> Exercise: Every line that contains the word "empty" should be copied out.

----------------------------------------

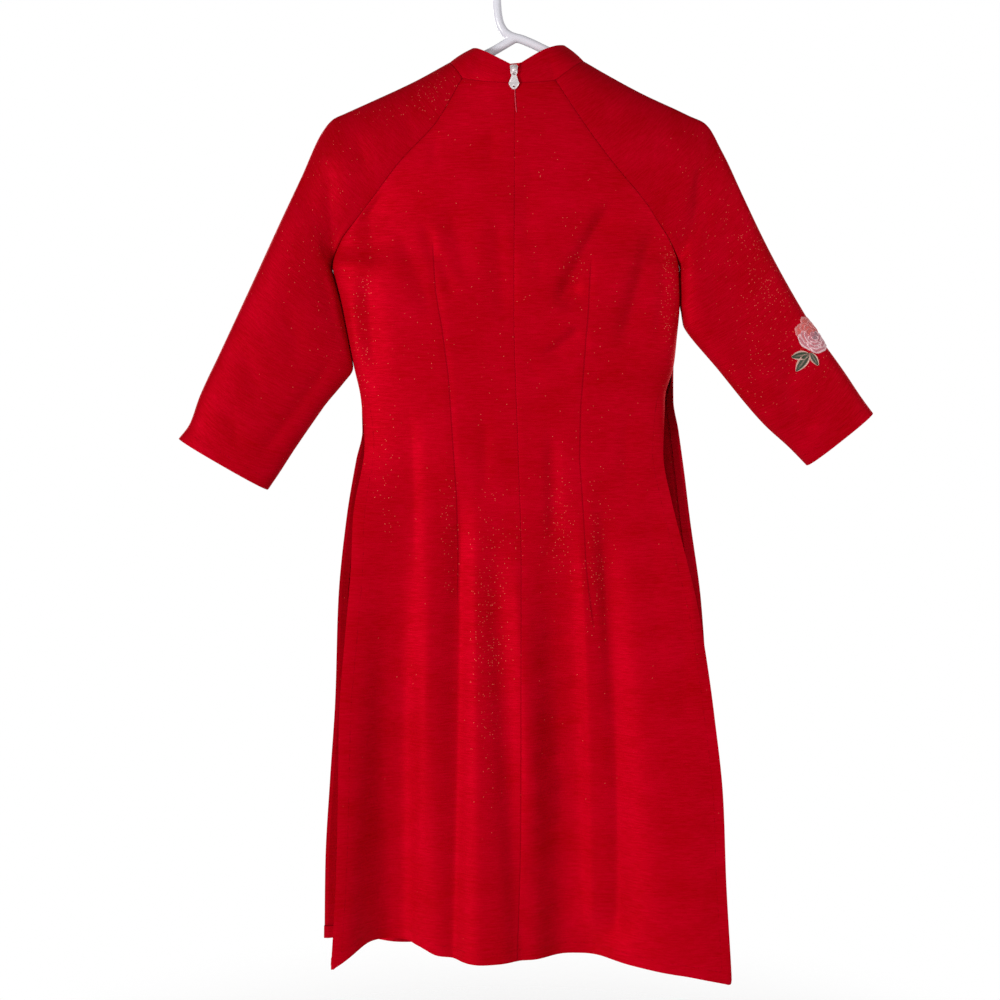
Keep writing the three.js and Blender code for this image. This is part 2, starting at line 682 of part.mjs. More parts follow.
// A kite-shaped pull with a loop at its top and a small hole near its tip, hung from its top bar.
function zipPull(name) {
  const { thickness, length, halfWidth, widest, neck, rounding, neckHalf, tipHalf } = PULL;
  const tip = PULL.tipRise - length;
  const shoulder = halfWidth - 0.6;
  const outline = new THREE.Shape();
  outline.moveTo(-neckHalf, PULL.barTop);
  outline.lineTo(neckHalf, PULL.barTop);
  outline.lineTo(PULL.barHalf, 0);
  outline.lineTo(neckHalf, -neck);
  outline.lineTo(halfWidth, -widest);
  outline.quadraticCurveTo(shoulder, -rounding, tipHalf, tip);
  outline.quadraticCurveTo(0, tip - 2 * PULL.tipRise, -tipHalf, tip);
  outline.quadraticCurveTo(-shoulder, -rounding, -halfWidth, -widest);
  outline.lineTo(-neckHalf, -neck);
  outline.lineTo(-PULL.barHalf, 0);
  const loop = new THREE.Path();
  loop.moveTo(-PULL.loopTopHalf, -PULL.barTop);
  loop.lineTo(-PULL.loopFootHalf, -PULL.loopFoot);
  loop.lineTo(PULL.loopFootHalf, -PULL.loopFoot);
  loop.lineTo(PULL.loopTopHalf, -PULL.barTop);
  const sides = 10;
  const hole = new THREE.Path(
    Array.from({ length: sides }, (_, k) => {
      const turn = (2 * Math.PI * k) / sides;
      const up = PULL.holeRise - length + PULL.holeRadius * Math.sin(turn);
      return new THREE.Vector2(PULL.holeRadius * Math.cos(turn), up);
    }),
  );
  outline.holes.push(loop, hole);
  const extrusion = { depth: thickness, bevelEnabled: false, curveSegments: 4 };
  const plate = new THREE.ExtrudeGeometry(outline, extrusion);
  plate.translate(0, 0, -thickness / 2);
  const mesh = addMesh(name, plate, COLOURS.metal);
  mesh.position.set(SLIDER.x, PULL.pivotY, PULL.pivotZ);
  mesh.rotation.x = Math.PI / 2;
}

zipTape("zip_tape");
zipSlider("zip_slider");
zipPull("zip_pull");

// ---------------------------------------------------------------- rose

// A point of the sleeve at a station, so many millimetres of cloth from the ridge towards the back, moved
// out of the cloth.
function sleeveSpot(side, station, fromRidge, out) {
  const { point } = sleeves[side];
  const steps = 80;
  const sign = fromRidge >= 0 ? -1 : 1;
  let place = 0;
  let travelled = 0;
  let before = point(station, 0);
  for (let k = 1; k <= steps && travelled < Math.abs(fromRidge); k++) {
    const share = 1 - Math.cos((Math.PI / 2) * (k / steps));
    const next = point(station, sign * share);
    const length = next.distanceTo(before);
    const part = Math.min(1, (Math.abs(fromRidge) - travelled) / length);
    place = mix(place, sign * share, part);
    travelled += length;
    before = next;
  }
  const nudge = 0.02;
  const along = point(station + nudge, place).sub(point(station - nudge, place));
  const across = point(station, place + nudge).sub(point(station, place - nudge));
  const normal = along.cross(across).normalize();
  const middle = point(station, place);
  const inside = point(station, sign * 0.5).setY(0);
  if (normal.dot(middle.clone().sub(inside)) < 0) normal.negate();
  return middle.addScaledVector(normal, out);
}

const ROSE = { side: "right", station: 9.1, stationLength: 61, fromRidge: 15 };

// Embroidery at (along, round) millimetres from the rose's centre, `out` above the cloth.
const roseSpot = (along, round, out) =>
  sleeveSpot(ROSE.side, ROSE.station + along / ROSE.stationLength, ROSE.fromRidge + round, out);

// A closed disc with a lobed rim, laid on the sleeve.
function petalLayer(name, size, lobes, out, finish) {
  const columns = 4 * lobes;
  const rings = 4;
  const spots = (lift) => {
    const list = [roseSpot(0, 0, lift)];
    for (let ring = 1; ring <= rings; ring++) {
      for (let j = 0; j < columns; j++) {
        const angle = (2 * Math.PI * j) / columns;
        const lobe = 1 - (LOBE_DEPTH / 2) * (1 + Math.cos(lobes * angle));
        const reach = (size * lobe * ring) / rings;
        list.push(roseSpot(reach * Math.cos(angle), reach * Math.sin(angle), lift));
      }
    }
    return list;
  };
  const face = spots(out + PATCH_WALL);
  const behind = spots(out);
  const under = face.length;
  const triangles = [];
  const at = (ring, j) => 1 + (ring - 1) * columns + (j % columns);
  const both = (a, b, c) => triangles.push(a, b, c, a + under, c + under, b + under);
  for (let j = 0; j < columns; j++) {
    both(0, at(1, j), at(1, j + 1));
    for (let ring = 1; ring < rings; ring++) {
      both(at(ring, j), at(ring + 1, j), at(ring + 1, j + 1));
      both(at(ring, j), at(ring + 1, j + 1), at(ring, j + 1));
    }
    const a = at(rings, j);
    const b = at(rings, j + 1);
    triangles.push(a, a + under, b + under, a, b + under, b);
  }
  addClosed(name, [...face, ...behind], triangles, finish);
}

// Adds a closed mesh, turned so that its faces point out.
function addClosed(name, points, triangles, finish) {
  const geometry = new THREE.BufferGeometry();
  const positions = points.flatMap((p) => [p.x, p.y, p.z]);
  geometry.setAttribute("position", new THREE.Float32BufferAttribute(positions, 3));
  let volume = 0;
  for (let i = 0; i < triangles.length; i += 3) {
    const [a, b, c] = triangles.slice(i, i + 3).map((k) => points[k]);
    volume += a.dot(b.clone().cross(c));
  }
  geometry.setIndex(volume > 0 ? triangles : [...triangles].reverse());
  addMesh(name, geometry, finish);
}

// A pointed leaf from its base to its tip, laid on the sleeve.
function leaf(name, base, tip, halfWidth) {
  const rows = 7;
  const shares = [-1, -0.5, 0, 0.5, 1];
  const length = Math.hypot(tip.along - base.along, tip.round - base.round);
  const way = { along: (tip.along - base.along) / length, round: (tip.round - base.round) / length };
  const grid = (lift) =>
    Array.from({ length: rows + 1 }, (_, i) => {
      const t = i / rows;
      const half = 0.5 + halfWidth * Math.sin(Math.PI * t ** 0.85) ** 0.8;
      return shares.map((share) =>
        roseSpot(
          base.along + way.along * length * t - way.round * half * share,
          base.round + way.round * length * t + way.along * half * share,
          lift,
        ),
      );
    });
  const face = grid(PATCH_LIFT + PATCH_WALL);
  const behind = grid(PATCH_LIFT);
  const out = face[3][2].clone().sub(behind[3][2]);
  const turned = wallDirection(face.slice(3).map((row) => row.slice(2))).dot(out) < 0;
  const wall = turned ? closedWall(flipped(face), flipped(behind)) : closedWall(face, behind);
  addMesh(name, wall, COLOURS.leaf);
}

petalLayer("rose_outer_petals", 22, 7, PATCH_LIFT, COLOURS.petal);
petalLayer("rose_inner_petals", 14, 5, PATCH_LIFT + LAYER_STEP, COLOURS.petal);
petalLayer("rose_heart", 6, 4, PATCH_LIFT + 2 * LAYER_STEP, COLOURS.heart);
leaf("rose_leaf_upper", { along: 14, round: 22.2 }, { along: 9.2, round: 37 }, 3.5);
leaf("rose_leaf_middle", { along: 18.5, round: 22 }, { along: 27, round: 42 }, 4);
leaf("rose_leaf_lower", { along: 19.5, round: 16 }, { along: 33, round: 15.5 }, 3);

// ---------------------------------------------------------------- hanger

// Centre lines in the hanger's plane, by hand from the hook to the arms' turned-down ends.
const HOOK_SHAFT = table(["x", "z"], [
  [HOOK_RADIUS, -32],
  [23.5, -50],
  [22.4, -72],
  [19.6, -85],
  [14, -94],
  [5, -99],
  [-4, -101.2],
  [-10, -103.6],
]);
const ARM_LEFT = table(["x", "z"], [
  [1, -99],
  [8, -103],
  [17.4, -108.5],
  [28.5, -114.7],
  [50, -124.5],
  [73, -134],
  [111, -153.7],
  [153, -172.8],
  [186, -187.3],
  [201, -196],
  [208.5, -210],
  [204, -225],
  [193, -231],
  [185, -231],
]);
const ARM_RIGHT = table(["x", "z"], [
  [-10.3, -103.7],
  [-17.1, -106.5],
  [-24.9, -110.2],
  [-34.9, -114.8],
  [-50, -122],
  [-71, -133],
  [-102, -150],
  [-139, -169.5],
  [-170, -184.5],
  [-190, -195],
  [-202, -208],
  [-200, -224],
  [-190, -231],
  [-182, -231],
]);
const HOOK_TIP_ANGLE = 215;
const HOOK_CENTRE_Z = TUBE / 2 - HOOK_RADIUS; // the rod's seat is at z = 0

const inHangerPlane = ({ x, z }) => new THREE.Vector3(x, 0, z);

function tube(points, steps, radius = TUBE / 2) {
  const section = new THREE.Shape().absarc(0, 0, radius, 0, 2 * Math.PI);
  const extrudePath = new THREE.CatmullRomCurve3(points, false, "centripetal");
  return new THREE.ExtrudeGeometry(section, { steps, extrudePath, curveSegments: 6 });
}

function hookPoints() {
  const turns = 14;
  const circle = Array.from({ length: turns + 1 }, (_, i) => {
    const angle = THREE.MathUtils.degToRad(mix(HOOK_TIP_ANGLE, 0, i / turns));
    return new THREE.Vector3(HOOK_RADIUS * Math.cos(angle), 0, HOOK_CENTRE_Z + HOOK_RADIUS * Math.sin(angle));
  });
  return [...circle, ...HOOK_SHAFT.map(inHangerPlane)];
}

addMesh("hanger_hook", tube(hookPoints(), 34), COLOURS.plastic);
addMesh("hanger_arm_right", tube(ARM_RIGHT.map(inHangerPlane), 24), COLOURS.plastic);
const hookWithGap = solidOf(tube(hookPoints(), 34, TUBE / 2 + SEAM));
const rightWithGap = solidOf(tube(ARM_RIGHT.map(inHangerPlane), 24, TUBE / 2 + SEAM));
const armLeft = solidOf(tube(ARM_LEFT.map(inHangerPlane), 24)).subtract(hookWithGap).subtract(rightWithGap);
addMesh("hanger_arm_left", geometryOf(armLeft), COLOURS.plastic);
const barLeft = ARM_LEFT[ARM_LEFT.length - 1];
const barRight = ARM_RIGHT[ARM_RIGHT.length - 1];
const barLength = barLeft.x - barRight.x - 2 * SEAM;
const barTube = new THREE.CylinderGeometry(TUBE / 2, TUBE / 2, barLength, 12);
const bar = addMesh("hanger_bar", barTube, COLOURS.plastic);
bar.rotation.z = Math.PI / 2;
bar.position.set((barLeft.x + barRight.x) / 2, 0, barLeft.z);

export default group;
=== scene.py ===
# %% [markdown]
# # A red ao dai on its hanger
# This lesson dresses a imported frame: plain solids that already have the right size and place.
# The frame is loaded first and never moved. Every piece made below lies where its solid lies, rides on a
# body of the frame, and stands in for the solid that it covers.

import math

import bpy
import numpy as np
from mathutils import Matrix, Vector


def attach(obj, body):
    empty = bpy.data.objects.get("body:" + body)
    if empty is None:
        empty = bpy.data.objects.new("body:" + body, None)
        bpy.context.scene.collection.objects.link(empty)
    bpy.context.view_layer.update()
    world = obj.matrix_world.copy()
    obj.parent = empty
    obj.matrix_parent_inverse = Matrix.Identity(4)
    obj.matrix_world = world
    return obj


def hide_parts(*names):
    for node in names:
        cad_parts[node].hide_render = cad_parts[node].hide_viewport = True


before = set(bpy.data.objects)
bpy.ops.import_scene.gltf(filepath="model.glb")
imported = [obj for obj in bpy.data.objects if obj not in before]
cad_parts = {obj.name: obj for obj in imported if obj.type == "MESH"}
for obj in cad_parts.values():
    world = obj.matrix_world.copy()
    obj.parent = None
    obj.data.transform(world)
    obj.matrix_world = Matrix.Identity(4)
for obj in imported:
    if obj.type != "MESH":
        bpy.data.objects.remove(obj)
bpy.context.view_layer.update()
GARMENT, SWINGING = "garment", "pull"
print("nodes in the frame:", len(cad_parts))

# %% [markdown]
# ## Millimetres on the pattern, metres in the scene
# A dressmaker's pattern is drawn in millimetres, so every table here is too. Meshes are written in metres,
# and this one number turns one into the other.

# %% Units and small helpers
MM = 0.001


def mix(a, b, t):
    return a + (b - a) * t


def smooth(a, b, t):
    u = np.clip((np.asarray(t, float) - a) / (b - a), 0, 1)
    return u * u * (3 - 2 * u)


def table(columns, *rows):
    """Rows with named columns, as one array for each column."""
    return {name: np.array(values, float) for name, values in zip(columns.split(), zip(*rows))}


def curve(rows, key, column):
    """A smooth curve through one column of a table, with no overshoot between its rows."""
    sign = 1.0 if rows[key][-1] > rows[key][0] else -1.0
    at, value = sign * rows[key], rows[column]
    slope = np.diff(value) / np.diff(at)
    before, after = np.append(slope[0], slope), np.append(slope, slope[-1])
    level = before * after <= 0
    tangent = np.where(level, 0, 2 * before * after / np.where(level, 1, before + after))

    def read(place):
        x = np.clip(sign * np.asarray(place, float), at[0], at[-1])
        i = np.clip(np.searchsorted(at, x, side="right") - 1, 0, len(slope) - 1)
        h = at[i + 1] - at[i]
        u = (x - at[i]) / h
        v = 1 - u
        ends = value[i] * (1 + 2 * u) * v * v + value[i + 1] * u * u * (1 + 2 * v)
        return ends + h * (tangent[i] * u * v * v - tangent[i + 1] * u * u * v)

    return read


def curves(rows, key):
    return {column: curve(rows, key, column) for column in rows}


print("smooth(0, 1, 0.5) is", float(smooth(0, 1, 0.5)))

# %% [markdown]
# ## Camera
# The dress hangs at eye level and is seen from its back, a little from above. The camera stands 1.6 m away
# on the +Y side, where the back faces.

# %% Place the camera
CAMERA_PLACE = (0.0196, 1.6, -0.446)
CAMERA_DIP = math.radians(6.065)
CAMERA_LENS = 50.37

bpy.ops.object.camera_add(location=CAMERA_PLACE, rotation=(math.pi / 2 - CAMERA_DIP, 0, math.pi))
camera = bpy.context.object
camera.data.lens = CAMERA_LENS
camera.data.sensor_width = 36
camera.data.clip_start, camera.data.clip_end = 0.01, 50
bpy.context.scene.camera = camera
print("camera height", camera.location.z)

# %% [markdown]
# ## Floor and light
# The hanger's rod would be about 1.75 m over the floor. The floor is one pale disc whose rim fades out, so
# that no horizon line runs behind the skirt. Cloth shows its folds when one side of each is lit more than
# the other: the main light is a large soft panel to the wearer's left, and the others only fill.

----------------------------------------

> Written answer:
    empty = bpy.data.objects.get("body:" + body)
    if empty is None:
        empty = bpy.data.objects.new("body:" + body, None)
        bpy.context.scene.collection.objects.link(empty)
    obj.parent = empty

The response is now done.